It’s possible, of course, that a large display attracted a different sort of customer: people like me who never buy jam but were intrigued by the huge variety. And the 24 samples did in fact attract more tasters: 60 per cent of the shoppers who saw that display stopped for a sample compared to 40 per cent with the smaller layout.
But that difference alone can’t explain a tenfold difference in jam buying. Something important seems to be missing from the simple social science model that says that since we’re always free to ignore some alternatives, expanding options inevitably makes us better off.

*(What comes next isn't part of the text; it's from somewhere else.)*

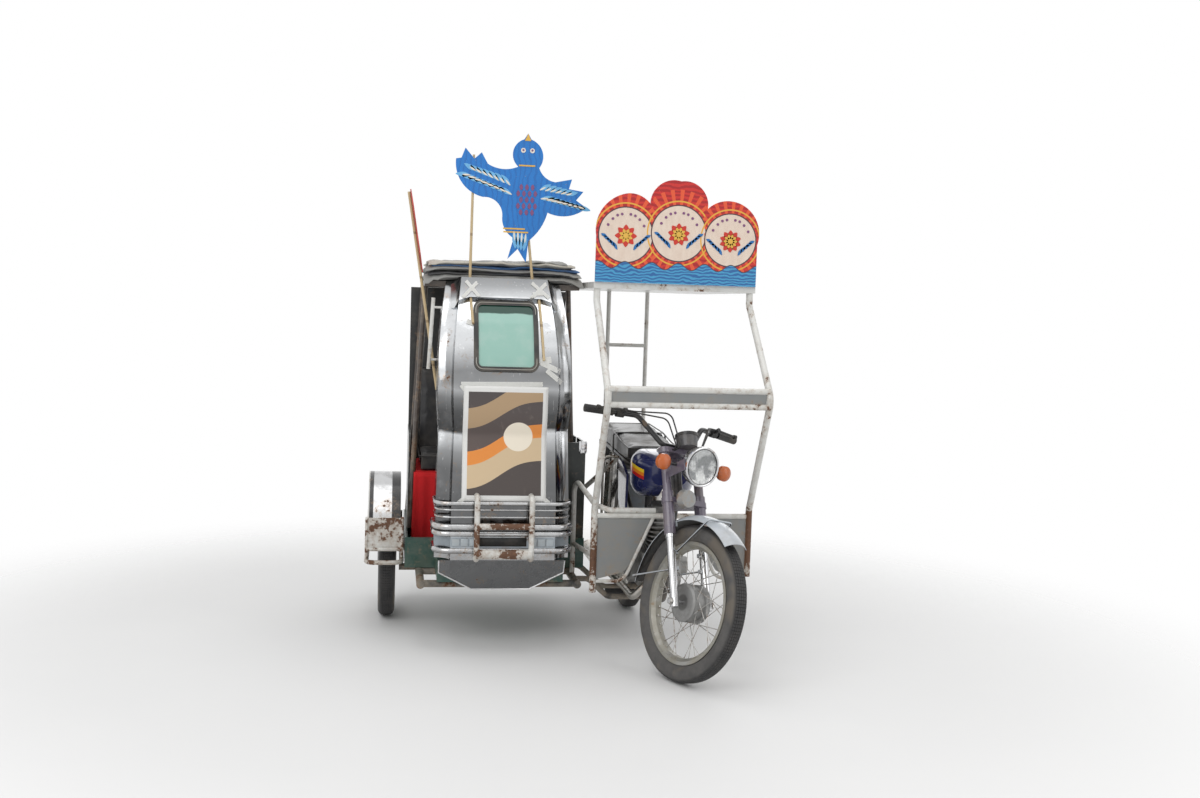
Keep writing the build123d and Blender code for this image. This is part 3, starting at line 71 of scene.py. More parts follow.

Human minds aren’t that rational. We don’t ignore or forget forgone alternatives. We often fret over them. And knowing we may regret any particular decision, sometimes we simply won’t choose.
In another study by the same researchers, also recounted by Schwartz, subjects were shown a group of Godiva chocolates and asked which chocolate they would buy for themselves, based on the name and look of each. Half chose from six chocolates and half chose from 30. (The experiment limited its subjects to people who liked chocolate but didn’t regularly buy Godiva.)
Those who selected from the larger group took longer to make a decision. In a survey after the experiment, they were more likely to say there were “too many” chocolates to choose from and that choosing was frustrating and difficult. But they were also more likely to say that choosing was enjoyable - a result Schwartz omits from his book. People don’t dislike choice, even overwhelming choice. They have mixed feelings about it. And in the real world, especially the real marketplace, they often have help making decisions.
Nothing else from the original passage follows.